The request
Begin with the line that contains "stay_thick = 8.0" and continue down through the line that contains "imported = [obj"; reproduce those lines exactly and only those.

### Stored data ###

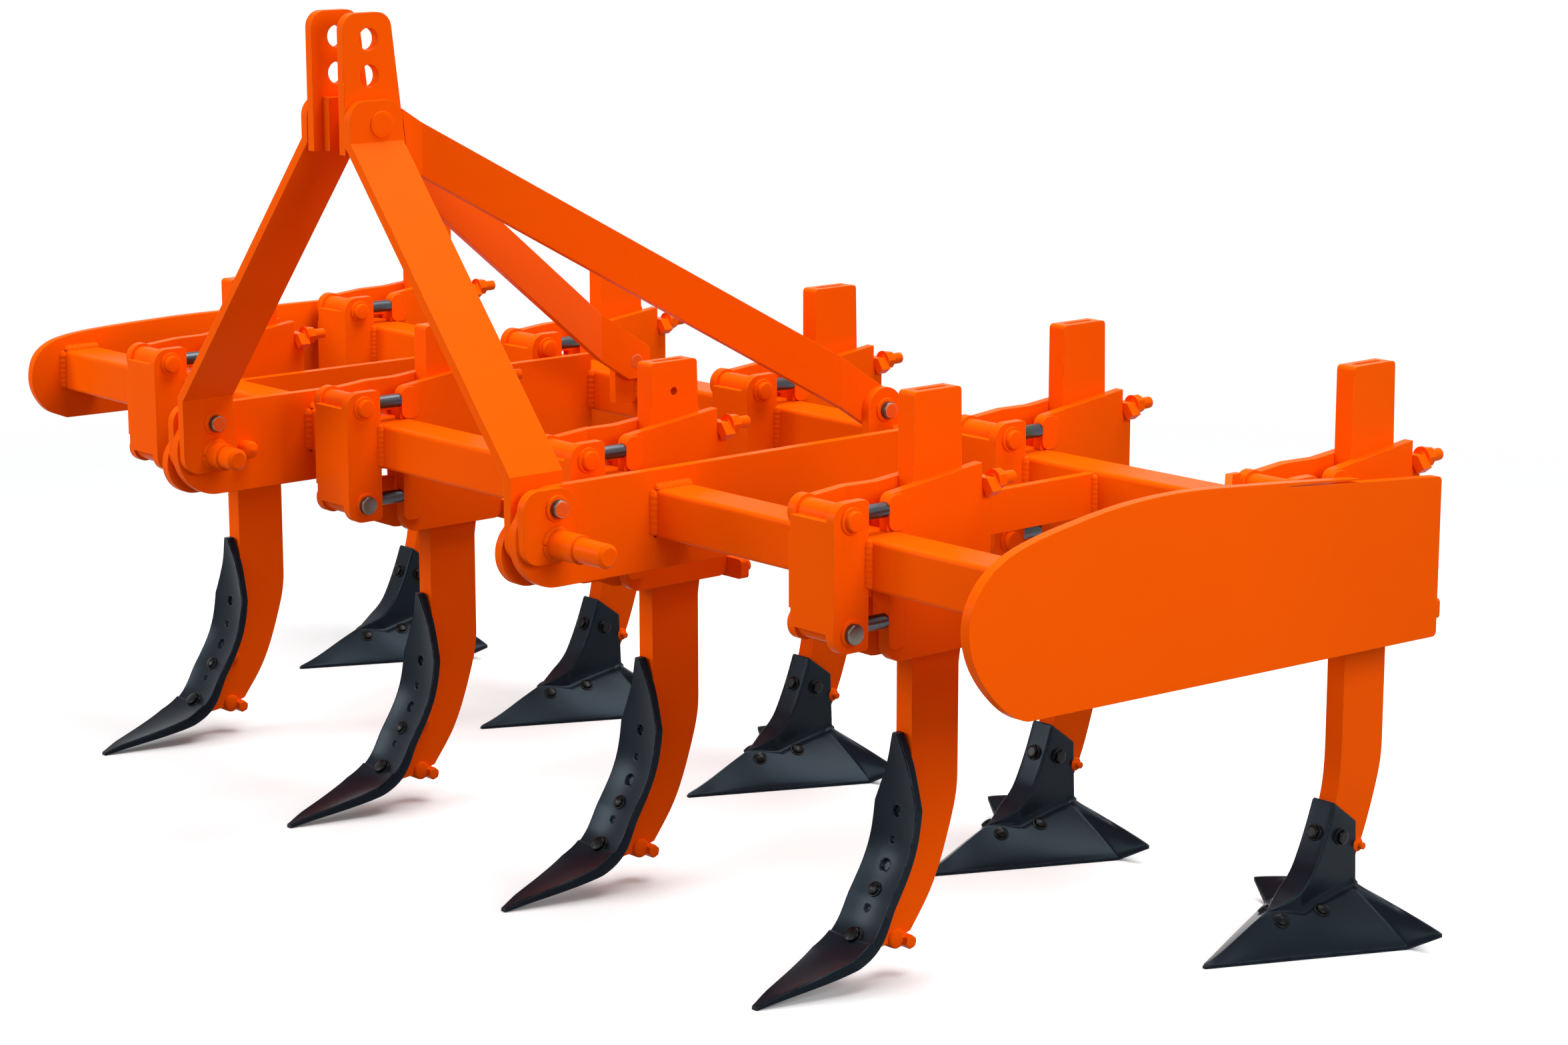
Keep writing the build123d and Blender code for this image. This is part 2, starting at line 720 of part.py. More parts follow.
for row in rows:
    y0 = row["y"]
    beam_face = y0 - beam_clear + seat_gap
    lug_face_y = y0 - lug_ahead
    holder_outline = [
        (lug_face_y, holder_top),
        (y0 + notch_ahead, holder_top + holder_slope),
        (y0 + notch_ahead, notch_z),
        (y0 + holder_back, notch_z),
        (y0 + holder_back, holder_bottom),
        (lug_face_y, holder_bottom),
        (lug_face_y, beam_bottom - seat_gap),
        (beam_face, beam_bottom - seat_gap),
        (beam_face, beam_top + seat_gap),
        (lug_face_y, beam_top + seat_gap),
    ]
    bolt_places = [(y0 - clamp_bolt_ahead, clamp_bolt_upper), (y0 - clamp_bolt_ahead, clamp_bolt_lower)]
    left_plates = {}
    for tine in row["tines"]:
        x0 = tine["x"]
        with BuildPart() as left_plate:
            plate_x = x0 - tine_thick / 2 - seat_gap - side_plate / 2
            arm_path = [
                (x0 - arm_side, y0 - clamp_bolt_ahead - eye_radius),
                (x0 - arm_side, y0 - beam_clear - arm_straight),
                (plate_x, y0 - beam_clear + arm_bend),
                (plate_x, y0 + holder_back),
            ]
            with BuildSketch(Plane.XY.offset(holder_bottom)):
                with BuildLine():
                    Polyline(bar_outline(arm_path, side_plate), close=True)
                make_face()
            extrude(amount=holder_top + holder_slope - holder_bottom)
            with BuildSketch(Plane.YZ.offset(x0 - 2 * arm_side)):
                with BuildLine():
                    Polyline(
                        (y0 - clamp_bolt_ahead, beam_top + arm_above),
                        (beam_face, beam_top + arm_above),
                        (beam_face, beam_bottom - arm_below),
                        (y0 - clamp_bolt_ahead, beam_bottom - arm_below),
                        (y0 - clamp_bolt_ahead, beam_bottom - arm_below - arm_depth),
                        (y0 - beam_clear, holder_bottom),
                        (y0 + holder_back, holder_bottom),
                        (y0 + holder_back, notch_z),
                        (y0 + notch_ahead, holder_top + holder_slope),
                        (y0 - clamp_bolt_ahead, beam_top + arm_above + arm_depth),
                        close=True,
                    )
                make_face()
                with Locations(*bolt_places):
                    Circle(eye_radius)
            extrude(amount=2 * arm_side, mode=Mode.INTERSECT)
        left_plates[tine["name"]] = left_plate.part
    with BuildPart() as holders:
        for tine in row["tines"]:
            x0 = tine["x"]
            right_face = x0 + tine_thick / 2 + seat_gap
            with BuildSketch(Plane.YZ.offset(right_face)) as right_sketch:
                with BuildLine():
                    Polyline(holder_outline, close=True)
                make_face()
                fillet(near(right_sketch, [holder_outline[0], holder_outline[4]]), radius=holder_round)
                fillet(near(right_sketch, [holder_outline[5]]), radius=holder_foot_round)
            extrude(amount=side_plate)
            lug_depth = lug_ahead - lug_back
            with BuildSketch(Plane.YZ.offset(right_face)):
                with Locations((lug_face_y + lug_depth / 2, beam_top + seat_gap + lug_upper_height / 2)):
                    RectangleRounded(lug_depth, lug_upper_height, lug_round)
                with Locations((lug_face_y + lug_depth / 2, beam_bottom - seat_gap - lug_lower_height / 2)):
                    RectangleRounded(lug_depth, lug_lower_height, lug_round)
            extrude(amount=side_plate + lug_proud)
            with BuildSketch(Plane.XY.offset(block_bottom)):
                with Locations((x0, y0 - beam_clear / 2)):
                    Rectangle(tine_thick + 4 * seat_gap, beam_clear - 2 * seat_gap)
            extrude(amount=block_top - block_bottom)
            add(left_plates[tine["name"]])
    save(holders.part, f"tine_holders_{row['name']}")

    bolt_mid_z = (clamp_bolt_upper + clamp_bolt_lower) / 2
    with BuildPart() as brackets:
        for tine in row["tines"]:
            x0 = tine["x"]
            sleeve_start = x0 - arm_side + side_plate / 2 + seat_gap
            ear_back = y0 - beam_ahead - seat_gap
            ear_front = y0 - bracket_front
            ear_outline = [
                (ear_front, clamp_bolt_lower - ear_below),
                (ear_front, clamp_bolt_upper + ear_above),
                (ear_back, clamp_bolt_upper + ear_above),
                (ear_back, clamp_bolt_lower - ear_below),
            ]
            with BuildSketch(Plane.YZ.offset(x0 + ear_inner)) as ear_sketch:
                with BuildLine():
                    Polyline(ear_outline, close=True)
                make_face()
                fillet(near(ear_sketch, ear_outline[:2]), radius=ear_round)
                fillet(near(ear_sketch, ear_outline[2:]), radius=ear_back_round)
            extrude(amount=ear_outer - ear_inner)
            with BuildSketch(Plane.XZ.offset(-ear_front)):
                with Locations(((x0 + ear_inner + sleeve_start) / 2, bolt_mid_z)):
                    Rectangle(x0 + ear_inner - sleeve_start, clamp_bolt_upper - clamp_bolt_lower)
                with Locations((x0, bolt_mid_z)):
                    Rectangle(2 * ear_inner, clamp_bolt_upper - clamp_bolt_lower - 2 * eye_radius - 2.0)
            extrude(amount=-bracket_plate)
            with BuildSketch(Plane.YZ.offset(sleeve_start)):
                with Locations(*bolt_places):
                    Circle(clamp_sleeve)
            extrude(amount=x0 + ear_inner - sleeve_start)
    save(brackets.part, f"clamp_brackets_{row['name']}")

    with BuildPart() as rods:
        rod_front = y0 - clamp_bolt_ahead + clamp_sleeve + seat_gap
        for tine in row["tines"]:
            x0 = tine["x"]
            with BuildSketch(Plane.XZ.offset(-rod_front)):
                with Locations((x0 + rod_side, clamp_bolt_upper), (x0 + rod_side, clamp_bolt_lower)):
                    Circle(rod_radius)
            extrude(amount=-(lug_face_y - seat_gap - rod_front))
    save(rods.part, f"tie_rods_{row['name']}")

    # Hooks in the notch of the right plate, and cross bars below, each with a threaded stud
    with BuildPart() as saddles:
        for tine in row["tines"]:
            x0 = tine["x"]
            hook_z = notch_z + seat_gap + hook_thick / 2
            hook_path = [
                (x0 - tine_thick / 2, hook_z),
                (x0 + stud_side + hook_flat, hook_z),
                (x0 + stud_side + hook_flat + hook_lip, hook_z - hook_drop),
            ]
            with BuildSketch(Plane.XZ.offset(-(y0 + notch_ahead + seat_gap))):
                with BuildLine():
                    Polyline(bar_outline(hook_path, hook_thick), close=True)
                make_face()
            extrude(amount=-(holder_back - notch_ahead))
            with BuildSketch(Plane.XY.offset(hook_z - hook_thick / 2)):
                wedge_front = y0 + head_depth + seat_gap
                wedge_back = y0 + notch_ahead + stud_in
                with Locations((x0, (wedge_front + wedge_back) / 2)):
                    Rectangle(tine_thick, wedge_back - wedge_front)
            extrude(amount=hook_thick)
            bar_face = y0 + holder_back + seat_gap
            with BuildSketch(Plane.XZ.offset(-bar_face)):
                with Locations((x0 + (stud_side - side_plate) / 2, holder_bottom + bar_rise)):
                    RectangleRounded(stud_side + side_plate + 2 * tine_thick, bar_height, bar_round)
            extrude(amount=-hook_thick)
            with BuildSketch(Plane.XZ.offset(-(bar_face - stud_in))):
                with Locations((x0 + stud_side, hook_z + stud_in)):
                    Circle(stud_radius)
            extrude(amount=-(y0 + stud_end - bar_face + stud_in))
            with BuildSketch(Plane.XZ.offset(-(bar_face + hook_thick / 2))):
                with Locations((x0 + stud_side, holder_bottom + bar_rise - stud_in)):
                    Circle(stud_radius)
            extrude(amount=-(y0 + stud_end - bar_face - hook_thick / 2))
    save(saddles.part, f"clamp_saddles_{row['name']}")

# Stay from the last rear clamp to the right end plate

stay_thick = 8.0
stay_lead = 15.0
stay_slant = 100.0
stay_foot = 55.0
stay_high = 42.0
stay_depth = 34.0
stay_fall = 38.0
stay_start = rows[1]["y"] - clamp_bolt_ahead - eye_radius - 2 * seat_gap
stay_bend = stay_start - stay_lead
stay_end = stay_bend - stay_slant - stay_foot
stay_x = rear_tines[-1]["x"] - arm_side
stay_end_x = end_plate_inner - stay_thick / 2 - seat_gap
stay_path = [
    (stay_x, stay_start),
    (stay_x, stay_bend),
    (stay_end_x, stay_bend - stay_slant),
    (stay_end_x, stay_end),
]
stay_outline = [
    (stay_start, beam_top + stay_high - stay_depth),
    (stay_start, beam_top + stay_high),
    (stay_bend, beam_top + stay_high),
    (stay_end, beam_top + stay_high - stay_fall),
    (stay_end, beam_top + stay_high - stay_fall - stay_depth),
]
with BuildPart() as stay:
    with BuildSketch(Plane.XY.offset(beam_bottom)):
        with BuildLine():
            Polyline(bar_outline(stay_path, stay_thick), close=True)
        make_face()
    extrude(amount=beam_size + stay_high)
    with BuildSketch(Plane.YZ.offset(stay_x - side_plate)):
        with BuildLine():
            Polyline(stay_outline, close=True)
        make_face()
    extrude(amount=end_plate_inner - stay_x + side_plate, mode=Mode.INTERSECT)
save(stay.part, "end_stay_right")
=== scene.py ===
# Looks for the field cultivator: paint, share steel, bolts, welds and a white studio.
import math

import bmesh
import bpy
import numpy as np
from mathutils import Matrix, Vector
from mathutils.bvhtree import BVHTree


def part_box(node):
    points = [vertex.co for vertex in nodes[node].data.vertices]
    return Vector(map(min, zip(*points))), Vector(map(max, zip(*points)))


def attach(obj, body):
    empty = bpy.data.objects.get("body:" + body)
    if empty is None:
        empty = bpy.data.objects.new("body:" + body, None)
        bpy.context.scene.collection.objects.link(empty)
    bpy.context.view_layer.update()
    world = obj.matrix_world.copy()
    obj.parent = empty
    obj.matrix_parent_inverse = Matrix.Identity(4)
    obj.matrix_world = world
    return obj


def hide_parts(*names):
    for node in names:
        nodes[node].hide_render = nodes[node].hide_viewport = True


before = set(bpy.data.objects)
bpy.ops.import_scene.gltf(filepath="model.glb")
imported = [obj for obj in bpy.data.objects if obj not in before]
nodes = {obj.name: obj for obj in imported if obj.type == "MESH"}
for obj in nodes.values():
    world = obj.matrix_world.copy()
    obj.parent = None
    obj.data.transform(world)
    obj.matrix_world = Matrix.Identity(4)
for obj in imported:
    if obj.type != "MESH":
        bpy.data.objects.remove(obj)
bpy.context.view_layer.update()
print("frame loaded:", len(nodes), "nodes")

scene = bpy.context.scene

# Camera: the photograph's own standpoint, turned by azimuth and elevation
cameraValues = {
    "position": (3.4683, -2.7605, 1.3091),
    "azimuth": 48.9455,
    "elevation": 11.8819,
    "lens": 82.67,
    "sensor": 36.0,
}
azimuth = math.radians(cameraValues["azimuth"])
elevation = math.radians(cameraValues["elevation"])
cameraRight = Vector((math.cos(azimuth), math.sin(azimuth), 0.0))
cameraBack = Vector((
    math.sin(azimuth) * math.cos(elevation),
    -math.cos(azimuth) * math.cos(elevation),
    math.sin(elevation),
))
cameraData = bpy.data.cameras.new("photoCamera")
cameraData.lens = cameraValues["lens"]
cameraData.sensor_width = cameraValues["sensor"]
cameraData.clip_end = 100.0
camera = bpy.data.objects.new("photoCamera", cameraData)
scene.collection.objects.link(camera)
place = Matrix((cameraRight, cameraBack.cross(cameraRight), cameraBack)).transposed().to_4x4()
place.translation = Vector(cameraValues["position"])
camera.matrix_world = place
scene.camera = camera
scene.view_settings.view_transform = "Standard"
print("camera placed")


# Node helpers

def addNode(tree, kind, x, y, **values):
    node = tree.nodes.new(kind)
    node.location = (x, y)
    for name, value in values.items():
        setattr(node, name, value)
    return node


def setInputs(node, values):
    for name, value in values.items():
        node.inputs[name].default_value = value


def newGroup(name, inputs, outputs):
    # inputs and outputs: (socket name, socket type, default or None)
    group = bpy.data.node_groups.new(name, "ShaderNodeTree")
    for socketName, kind, value in inputs:
        socket = group.interface.new_socket(socketName, in_out="INPUT", socket_type=kind)
        if value is not None:
            socket.default_value = value
    for socketName, kind, _ in outputs:
        group.interface.new_socket(socketName, in_out="OUTPUT", socket_type=kind)
    groupIn = addNode(group, "NodeGroupInput", -900, 0)
    groupOut = addNode(group, "NodeGroupOutput", 600, 0)
    return group, groupIn, groupOut


# Shared effects

def makePaintSurface():
    # Slight unevenness of a sprayed or rolled skin: a patchy shade value and a fine bumped normal.
    group, gin, gout = newGroup(
        "paintSurface",
        [
            ("Patch Scale", "NodeSocketFloat", 6.0),
            ("Patch Amount", "NodeSocketFloat", 0.06),
            ("Peel Scale", "NodeSocketFloat", 420.0),
            ("Peel Height", "NodeSocketFloat", 0.06),
            ("Edge Radius", "NodeSocketFloat", 0.0014),
        ],
        [("Shade", "NodeSocketFloat", None), ("Normal", "NodeSocketVector", None)],
    )
    links = group.links
    coords = addNode(group, "ShaderNodeTexCoord", -900, 300)
    patches = addNode(group, "ShaderNodeTexNoise", -600, 300)
    setInputs(patches, {"Detail": 3.0, "Roughness": 0.55})
    links.new(coords.outputs["Object"], patches.inputs["Vector"])
    links.new(gin.outputs["Patch Scale"], patches.inputs["Scale"])
    centred = addNode(group, "ShaderNodeMath", -400, 300, operation="SUBTRACT")
    centred.inputs[1].default_value = 0.5
    links.new(patches.outputs["Fac"], centred.inputs[0])
    scaled = addNode(group, "ShaderNodeMath", -200, 300, operation="MULTIPLY_ADD")
    scaled.inputs[2].default_value = 1.0
    links.new(centred.outputs[0], scaled.inputs[0])
    links.new(gin.outputs["Patch Amount"], scaled.inputs[1])
    links.new(scaled.outputs[0], gout.inputs["Shade"])
    peel = addNode(group, "ShaderNodeTexNoise", -600, -100)
    setInputs(peel, {"Detail": 2.0, "Roughness": 0.5})
    links.new(coords.outputs["Object"], peel.inputs["Vector"])
    links.new(gin.outputs["Peel Scale"], peel.inputs["Scale"])
    rounded = addNode(group, "ShaderNodeBevel", -400, -300, samples=4)
    links.new(gin.outputs["Edge Radius"], rounded.inputs["Radius"])
    bump = addNode(group, "ShaderNodeBump", -100, -100)
    bump.inputs["Distance"].default_value = 0.0004
    links.new(gin.outputs["Peel Height"], bump.inputs["Strength"])
    links.new(peel.outputs["Fac"], bump.inputs["Height"])
    links.new(rounded.outputs["Normal"], bump.inputs["Normal"])
    links.new(bump.outputs["Normal"], gout.inputs["Normal"])
    return group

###

Problem solution
stay_thick = 8.0
stay_lead = 15.0
stay_slant = 100.0
stay_foot = 55.0
stay_high = 42.0
stay_depth = 34.0
stay_fall = 38.0
stay_start = rows[1]["y"] - clamp_bolt_ahead - eye_radius - 2 * seat_gap
stay_bend = stay_start - stay_lead
stay_end = stay_bend - stay_slant - stay_foot
stay_x = rear_tines[-1]["x"] - arm_side
stay_end_x = end_plate_inner - stay_thick / 2 - seat_gap
stay_path = [
    (stay_x, stay_start),
    (stay_x, stay_bend),
    (stay_end_x, stay_bend - stay_slant),
    (stay_end_x, stay_end),
]
stay_outline = [
    (stay_start, beam_top + stay_high - stay_depth),
    (stay_start, beam_top + stay_high),
    (stay_bend, beam_top + stay_high),
    (stay_end, beam_top + stay_high - stay_fall),
    (stay_end, beam_top + stay_high - stay_fall - stay_depth),
]
with BuildPart() as stay:
    with BuildSketch(Plane.XY.offset(beam_bottom)):
        with BuildLine():
            Polyline(bar_outline(stay_path, stay_thick), close=True)
        make_face()
    extrude(amount=beam_size + stay_high)
    with BuildSketch(Plane.YZ.offset(stay_x - side_plate)):
        with BuildLine():
            Polyline(stay_outline, close=True)
        make_face()
    extrude(amount=end_plate_inner - stay_x + side_plate, mode=Mode.INTERSECT)
save(stay.part, "end_stay_right")
=== scene.py ===
# Looks for the field cultivator: paint, share steel, bolts, welds and a white studio.
import math

import bmesh
import bpy
import numpy as np
from mathutils import Matrix, Vector
from mathutils.bvhtree import BVHTree


def part_box(node):
    points = [vertex.co for vertex in nodes[node].data.vertices]
    return Vector(map(min, zip(*points))), Vector(map(max, zip(*points)))


def attach(obj, body):
    empty = bpy.data.objects.get("body:" + body)
    if empty is None:
        empty = bpy.data.objects.new("body:" + body, None)
        bpy.context.scene.collection.objects.link(empty)
    bpy.context.view_layer.update()
    world = obj.matrix_world.copy()
    obj.parent = empty
    obj.matrix_parent_inverse = Matrix.Identity(4)
    obj.matrix_world = world
    return obj


def hide_parts(*names):
    for node in names:
        nodes[node].hide_render = nodes[node].hide_viewport = True


before = set(bpy.data.objects)
bpy.ops.import_scene.gltf(filepath="model.glb")
imported = [obj for obj in bpy.data.objects if obj not in before]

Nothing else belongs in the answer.